The results show that obsidian from both places is found throughout the Kuril Islands, but that, perhaps unsurprisingly, the southern islands have more obsidian from Hokkaido, while the northern islands have more obsidian from Kamchatka. The situation on the central islands was a bit surprising, however, in that more of the obsidian there comes from Kamchatka to the north then from Hokkaido to the south. This is somewhat unexpected given that the central islands are separated from the northern islands by a very deep straight that is frequently lashed by foul weather, while getting from the southern Kurils to the central islands would be relatively easier for ancient peoples.

Both the Sherwin Summit and Kuril Island studies show that least cost path models of procurement do not always work, although Taliaferro, Schriever, and Shackley (2010) have shown them to be of some merit in the cases they looked at in New Mexico. Thus far we have been looking at using geoarchaeology to trace the source of the raw material used in making obsidian tools, but it can be put to use as a way of finding the raw materials behind other products as well.

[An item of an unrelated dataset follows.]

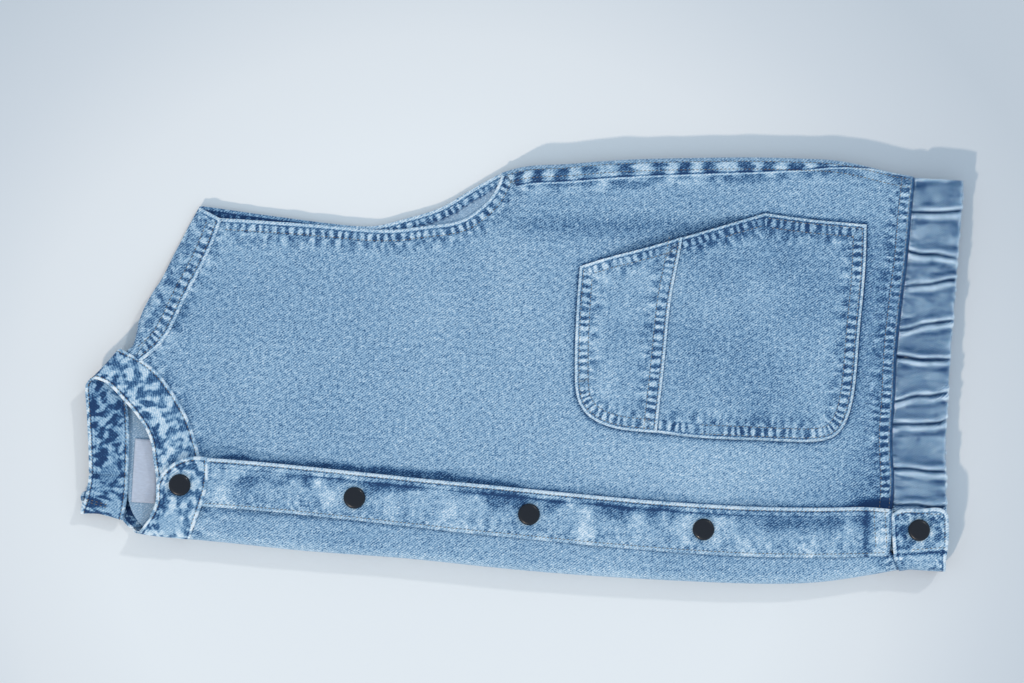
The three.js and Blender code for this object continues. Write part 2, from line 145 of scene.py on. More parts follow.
def nearestOnLine(points, line):  # how far along the line, and how far away
    a, b = line[:-1], line[1:]
    step = b - a
    size = np.maximum((step ** 2).sum(1), 1e-12)
    start = lengths(line)[:-1]
    length = np.sqrt(size)
    arc = np.empty(len(points))
    gap = np.empty(len(points))
    for first in range(0, len(points), 3000):
        p = points[first:first + 3000]
        rel = p[:, None, :] - a[None]
        t = np.clip((rel * step[None]).sum(2) / size, 0, 1)
        away = ((rel - t[:, :, None] * step[None]) ** 2).sum(2)
        best = away.argmin(1)
        rows = np.arange(len(p))
        gap[first:first + 3000] = np.sqrt(away[rows, best])
        arc[first:first + 3000] = start[best] + t[rows, best] * length[best]
    return arc, gap


edgeMarks = ("hem", "mottle", "pucker", "wear", "blotch", "ridge")


def side(points, butt=False, step=1.9, pace=1.0, **marks):
    one = {key: 0.0 for key in edgeMarks}
    one.update(marks)
    one.update(points=[tuple(map(float, p)) for p in points], butt=butt, step=step, pace=pace)
    return one


def joined(sides):
    for i, one in enumerate(sides):
        before, points = sides[i - 1]["points"][-1], one["points"]
        if math.dist(before, points[0]) > 0.01:
            points = [before] + points
        one["line"] = spline(points, one["step"])
    return sides


def edgeFacts(points, sides):  # what the nearest side of the outline says about each point
    best = np.full(len(points), 1e9)
    facts = {key: np.zeros(len(points)) for key in ("arc", *edgeMarks)}
    start = 0.0
    for one in sides:
        arc, gap = nearestOnLine(points, one["line"])
        if one["butt"]:
            gap = gap + 6
        closer = gap < best
        best = np.where(closer, gap, best)
        facts["arc"] = np.where(closer, arc * one["pace"] + start, facts["arc"])
        share = arc / lengths(one["line"])[-1]
        for key in edgeMarks:
            mark = one[key]
            if isinstance(mark, list):
                mark = np.interp(share, *zip(*mark))
            facts[key] = np.where(closer, mark, facts[key])
        start += lengths(one["line"])[-1]
    facts["gap"] = best
    return facts


def placer(surface, sides, flip=False, seed=1):  # puts flat points on the surface, with hem puckers
    def raw(points):
        here = surface(points)
        step = 0.6
        alongX = surface(points + [step, 0]) - surface(points - [step, 0])
        alongY = surface(points + [0, step]) - surface(points - [0, step])
        normal = np.cross(alongX, alongY)
        normal /= np.maximum(np.linalg.norm(normal, axis=1), 1e-9)[:, None]
        return here, -normal if flip else normal

    def place(points):
        points = np.asarray(points, float)
        here, normal = raw(points)
        facts = edgeFacts(points, sides)
        reach = np.maximum(facts["hem"], 1.0)
        window = np.exp(-((facts["gap"] - reach * 0.45) / (reach * 0.8)) ** 2)
        ripple = noise1(facts["arc"] / 3.9, seed) * 0.6 + noise1(facts["arc"] / 8.3, seed + 5) * 0.6
        lift = facts["pucker"] * window * ripple
        return here + normal * lift[:, None], normal, facts
    return place


def hexGrid(lowest, highest, spacing):  # points in offset rows
    points = []
    for index, y in enumerate(np.arange(lowest[1] + spacing * 0.5, highest[1], spacing * 0.87)):
        x = np.arange(lowest[0] + spacing * (0.3 + 0.5 * (index % 2)), highest[0], spacing)
        points.append(np.stack([x, np.full(len(x), y)], axis=1))
    return np.concatenate(points)


def gridInside(outline, spacing, fine=0.0, border=0.0):  # finer within the border
    points = hexGrid(outline.min(0), outline.max(0), spacing)
    closed = np.concatenate([outline, outline[:1]])
    if fine:
        extra = hexGrid(outline.min(0), outline.max(0), fine)
        coarse = closed[::4] if len(closed) > 40 else closed
        _, gap = nearestOnLine(extra, coarse)
        extra = extra[gap <= border]
        _, gap = nearestOnLine(points, coarse)
        points = np.concatenate([points[gap > border], extra])
    a, b = outline, np.roll(outline, -1, axis=0)
    inside = np.zeros(len(points), bool)
    for (x0, y0), (x1, y1) in zip(a, b):
        if y0 == y1:
            continue
        crosses = (points[:, 1] > min(y0, y1)) & (points[:, 1] <= max(y0, y1))
        at = x0 + (points[:, 1] - y0) * (x1 - x0) / (y1 - y0)
        inside ^= crosses & (points[:, 0] < at)
    points = points[inside]
    _, gap = nearestOnLine(points, closed)
    return points[gap > (fine or spacing) * 0.45]


def linked(name, data):
    thing = bpy.data.objects.new(name, data)
    bpy.context.scene.collection.objects.link(thing)
    return thing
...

The two examples given above are not the only instances of archaeologists using geoarchaeological techniques to help determine the source of raw materials; of course, there are many other cases out there, such as the study of roman to modern age archaeological glass done by Silvestri, Longinelli, and Molin (2010). The three examples provided are good accounts of this use of geoarchaeology in action. Finding the sources of raw materials may be one of the more pedestrian uses that archaeologists are putting geoarchaeology to, but while it might not be flashy it is interesting and very important in helping to develop an understanding of past peoples and cultures.